A Month of Haskell, Day 2 - Enforcing things with types

Posted on May 2, 2017 by Chris Lumens in .

One of my large Haskell projects is an amateur radio logging program. Part of this program takes data from various sources (a user interface, doing network queries, etc.) and stores them in a database. This data includes callsigns, state, mode (FM, SSB, CW, and so forth), and exchanges during contests. At various points, I want to compare new data to what’s already in the database.

For a long time, I’d been just making sure that before I did any comparison, I uppercased the data. However that is prone to error - if I missed a spot, my comparison would fail. Instead, I could use the type system to enforce the fact that certain pieces of data need to be uppercased before any comparison could take place. That would eliminate any possibility of busted comparisons at compile time. This is exactly the sort of thing Haskell’s type system is great at doing.

My solution was to create a new string-like type and then use it throughout the program. The module that provides the type is not much code at all, so I’ll just start with it and then discuss various features. And here it is:

module UpperString(UpperString,

import           Data.Char(toUpper)
import           Data.String(IsString(..))
import qualified Data.Text as T
import           Text.Printf(PrintfArg(..), formatString)
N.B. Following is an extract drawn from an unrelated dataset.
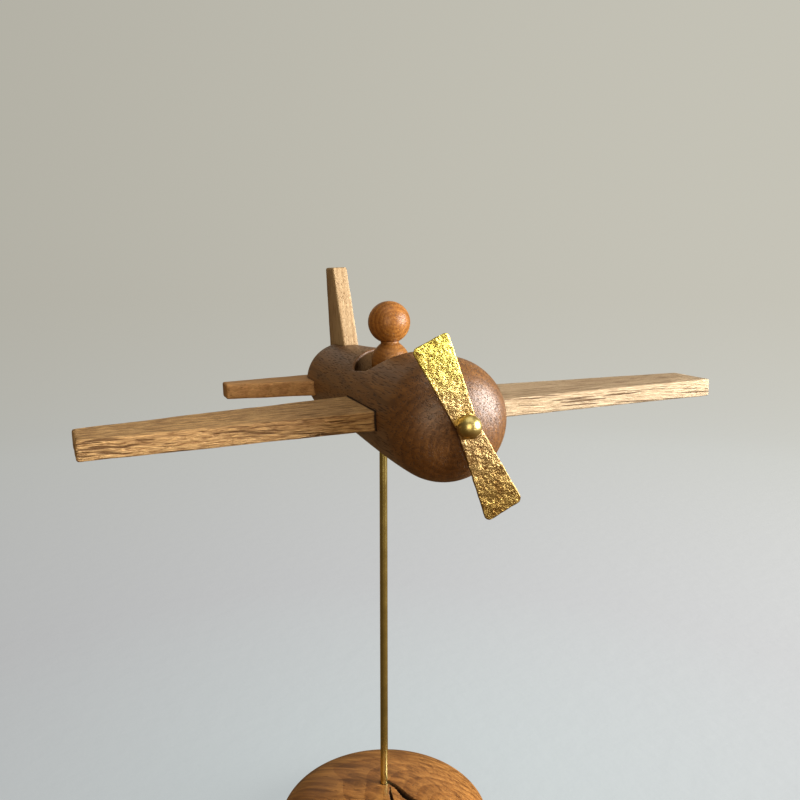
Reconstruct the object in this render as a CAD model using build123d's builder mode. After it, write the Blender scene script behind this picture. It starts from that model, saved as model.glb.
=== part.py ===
from build123d import *

import os
from math import cos, radians, sin

# A wooden propeller plane on a brass rod that stands in a low wooden dome.
# Millimetres, +Z up. The nose points to -Y and the wings run along X.
# The origin is the centre of the underside of the base, straight under the rod.

os.makedirs("parts", exist_ok=True)

# ---------------------------------------------------------------- driving dimensions

# stand
PAD_THICKNESS = 1.5
PAD_RADIUS = 47.0
FOOT_RADIUS = 49.0
DOME_RADIUS = 55.6
DOME_RISE = 20.4
DOME_TUCK = 9.0
ROD_RADIUS = 2.0
ROD_DEPTH_IN_BASE = 22.0
AXIS_OVER_DOME = 209.6

# fuselage, with stations counted along its axis, forward of the rod
NOSE_STATION = 98.0
WIDEST_STATION = 75.0
WIDEST_RADIUS = 26.6
TAIL_STATION = -65.0
TAIL_RADIUS = 21.1
TAIL_END_STATION = -93.5
NOSE_FULLNESS_ALONG = 0.64
NOSE_FULLNESS_ACROSS = 0.62
TAIL_FULLNESS = 0.55
FRONT_EASE = 0.29
REAR_EASE = 0.34
NOSE_FLAT_STATION = 97.5

# the airframe sits on its rod with the right wing a little low
BANK = radians(2.06)

# wings
RIGHT_HALF_SPAN = 145.0
LEFT_HALF_SPAN = 147.0
WING_ROOT_X = 19.0
WING_LEAD_STATION = 65.0
WING_ROOT_CHORD = 48.5
WING_TIP_CHORD = 27.5
WING_TOP_Z = 4.0
WING_THICKNESS = 8.4
WING_TIP_RAKE = 1.2
WING_EDGE_ROUND = 0.8

# tailplane
TAIL_HALF_SPAN = 67.2
TAIL_ROOT_X = 12.5
TAIL_LEAD_ROOT = -52.7
TAIL_LEAD_TIP = -69.0
TAIL_TRAIL_ROOT = -85.0
TAIL_TRAIL_TIP = -82.0
TAIL_TOP_Z = 2.2
TAIL_THICKNESS = 8.3

# fin
FIN_BASE_Z = 14.0
FIN_TOP_Z = 63.8
FIN_LEAD_BASE = -48.0
FIN_LEAD_TOP = -66.6
FIN_TRAIL_BASE = -78.3
FIN_TRAIL_TOP = -80.8
FIN_THICKNESS = 8.6

# joinery
SLOT_GAP = 0.3
SLOT_NOSE_GAP = 0.7
WING_DOWEL_RADIUS = 2.0
WING_DOWEL_LENGTH = 24.0
WING_DOWEL_STATIONS = (55.0, 31.0)
WING_DOWEL_X = 20.0
TAIL_DOWEL_RADIUS = 1.5
TAIL_DOWEL_LENGTH = 14.0
TAIL_DOWEL_STATIONS = (-61.0, -73.0)
TAIL_DOWEL_X = 13.0
FIN_DOWEL_LENGTH = 16.0
FIN_DOWEL_STATIONS = (-56.0, -70.0)
DOWEL_GAP = 0.05

# cockpit, two bores run together, and the pilot who sits in its rear half
COCKPIT_STATION = 20.0
COCKPIT_LENGTH = 50.0
COCKPIT_WIDTH = 35.4
COCKPIT_FLOOR_Z = 10.0
COCKPIT_RIM_ROUND = 0.8
PILOT_STATION = 12.5
PILOT_BODY_RADIUS = 9.2
PILOT_SHOULDER_Z = 19.0
PILOT_SLOPE_Z = 23.2
PILOT_COLLAR_Z = 25.6
PILOT_COLLAR_RADIUS = 6.2
PILOT_NECK_Z = 27.2
PILOT_NECK_RADIUS = 4.4
HEAD_Z = 37.2
HEAD_RADIUS = 10.2
PEG_RADIUS = 2.0
PEG_LENGTH = 14.0

# propeller group, on a pin a little off the middle of the nose
HUB_SIDE = -0.5
HUB_RISE = 1.1
PROPELLER_STATION = 100.0
PROPELLER_THICKNESS = 1.2
UPPER_BLADE_LENGTH = 37.8
UPPER_TIP_WIDTH = 16.9
LOWER_BLADE_LENGTH = 39.9
LOWER_TIP_WIDTH = 18.2
BLADE_WAIST_WIDTH = 9.4
BLADE_ANGLE = radians(23.4)
TIP_CORNER_ROUND = 2.2
WAIST_ROUND = 25.0
BALL_RADIUS = 5.0
BALL_SEAT = 1.2
PIN_RADIUS = 1.25
PIN_DEPTH = 22.0
PIN_IN_BALL = 4.5
PIN_RUNNING_GAP = 0.05
PROPELLER_END_PLAY = 0.2
WASHER_RADIUS = 4.0

# sleeve that turns on the rod
SLEEVE_RADIUS = 3.0
SLEEVE_TOP = -2.0
SLEEVE_FOOT = -23.4
SLEEVE_CAP = 1.6
ROD_RUNNING_GAP = 0.05
ROD_END_GAP = 0.3
ROD_END_CHAMFER = 0.4

# how far a cut runs past the surface it opens
OVERRUN = 1.0

# ---------------------------------------------------------------- reference planes

DOME_BOTTOM = PAD_THICKNESS
DOME_TOP = DOME_BOTTOM + DOME_TUCK + DOME_RISE
AXIS_HEIGHT = DOME_TOP + AXIS_OVER_DOME

SPAN_DIRECTION = Vector(cos(BANK), 0, sin(BANK))
UP_DIRECTION = Vector(-sin(BANK), 0, cos(BANK))
FORWARD_DIRECTION = Vector(0, -1, 0)
AXIS_POINT = Vector(0, 0, AXIS_HEIGHT)

# x along the span to the left wing, y aft, z up
BODY = Plane(origin=AXIS_POINT, x_dir=SPAN_DIRECTION, z_dir=UP_DIRECTION)
# x forward, y up, seen from the right wing
SIDE = Plane(origin=AXIS_POINT, x_dir=FORWARD_DIRECTION, z_dir=-SPAN_DIRECTION)

HUB_POINT = BODY.from_local_coords(Vector(HUB_SIDE, 0, HUB_RISE))


def across(station, turn=0.0, middle=AXIS_POINT):
    """Plane square to the fuselage axis: x to the left wing, y up, z forward, turned about z."""
    return Plane(
        origin=middle + FORWARD_DIRECTION * station,
        x_dir=SPAN_DIRECTION * cos(turn) + UP_DIRECTION * sin(turn),
        z_dir=FORWARD_DIRECTION,
    )


def hub(station, turn=0.0):
    """Plane square to the propeller pin."""
    return across(station, turn, HUB_POINT)


def spanwise(side, distance):
    """Plane square to the span, at a distance to the left (1) or right (-1): x forward, y up."""
    return Plane(
        origin=AXIS_POINT + SPAN_DIRECTION * (side * distance),
        x_dir=FORWARD_DIRECTION,
        z_dir=-SPAN_DIRECTION,
    )


def write(piece, name):
    piece.label = name
    export_step(piece, f"parts/{name}.step")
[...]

newtype UpperString = UpperString String

instance IsString UpperString where
    fromString x = UpperString $ map toUpper x

instance PrintfArg UpperString where
    formatArg = formatString . getUpperString

instance Show UpperString where
    show = getUpperString

asText :: UpperString -> T.Text
asText = T.pack . getUpperString

fromText :: T.Text -> UpperString
fromText = fromString . T.unpack

getUpperString :: UpperString -> String
getUpperString (UpperString s) = s

The main event is the newtype UpperString line. That defines a single constructor named UpperString that takes in a String and returns something of the UpperString type. I use newtype because it doesn’t have the runtime cost that data does while also creating a complete new type, not just an alias.

At the top of the module where I list what it exports, there is something very subtle going on - I only export the type, not the constructors. This prevents any code that uses this module from getting at the implementation of UpperString. All they can ever see is the type and its constructors, not what it’s made of.

Making an UpperString requires a little bit of Haskell trickery. Inside Data.String is a type class called IsString:

Type classes:

class IsString a where
    fromString :: String -> a

Any type that is an instance of that class must define a fromString function that converts a String into that type. That is exactly what I’ve done here. With more complete code I wouldn’t need the type annotation, but you can see that whatever is passed to it is automatically converted into an upper cased version of itself:

$ ghci
ghci> :m +UpperString
UpperString> :m +Data.String
UpperString Data.String> fromString "blah" :: UpperString
UpperString Data.String>

Defining fromString also gets us one other very cool thing - we can use literal strings anywhere in a Haskell source file, enable the OverloadedStrings extension, and it will automatically convert to the right type:

$ ghci -XOverloadedStrings
ghci> :m +UpperString
UpperString> "blah"
UpperString> :t "blah"

As you can see, there’s no way to have an UpperString contain anything besides upper cased text.

UpperString automatically derives from the Eq class, which means it can be compared with the equals and not-equals operators.

$ ghci
ghci> :m +UpperString
UppperString> :m +Data.String
UpperString Data.String> let left = fromString "left" :: UpperString
UpperString Data.String> let right = fromString "right" :: UpperString
UpperString Data.String> left == right
UpperString Data.String> left /= right
UpperString Data.String> let left2 = fromString "Left" :: UpperString
UpperString Data.String> left == left2

As you can see, the case of the string being passed to fromString doesn’t matter, because whatever comes in as input gets turned into an upper case version of itself.

After that, there’s a couple more type class instances. The PrintfArg one is simply so an UpperString can be used in the printf function. And the Show one is so you can use the show function on one. Haskell knows how to invent Show instances automatically, but the result would look like UpperString "BLAH" which is not what I want. Other instances could be added, but I haven’t had a reason yet.

asText and fromText are helper functions to convert to and from Data.Text. They’re not strictly necessary, but they sure do make things easier. getUpperString is the other really interesting thing here. You may have noticed there was a way to put a string into an UpperString, but there was no way to get one back out. That’s what getUpperString does. Its implementation is also obvious and doesn’t need a lot of discussion.

And that’s really all there is to it. If you say that a value has the type of UpperString, the type system will enforce that. And any string you put into it will be forced into upper case. This means I’ve eliminated the possibility of ever comparing two strings that should be upper cased, but are not. There’s all sorts of places you can do this sort of thing in Haskell, and this is its strength. Use the type system to catch problems at compile time and eliminate entire classes of bugs.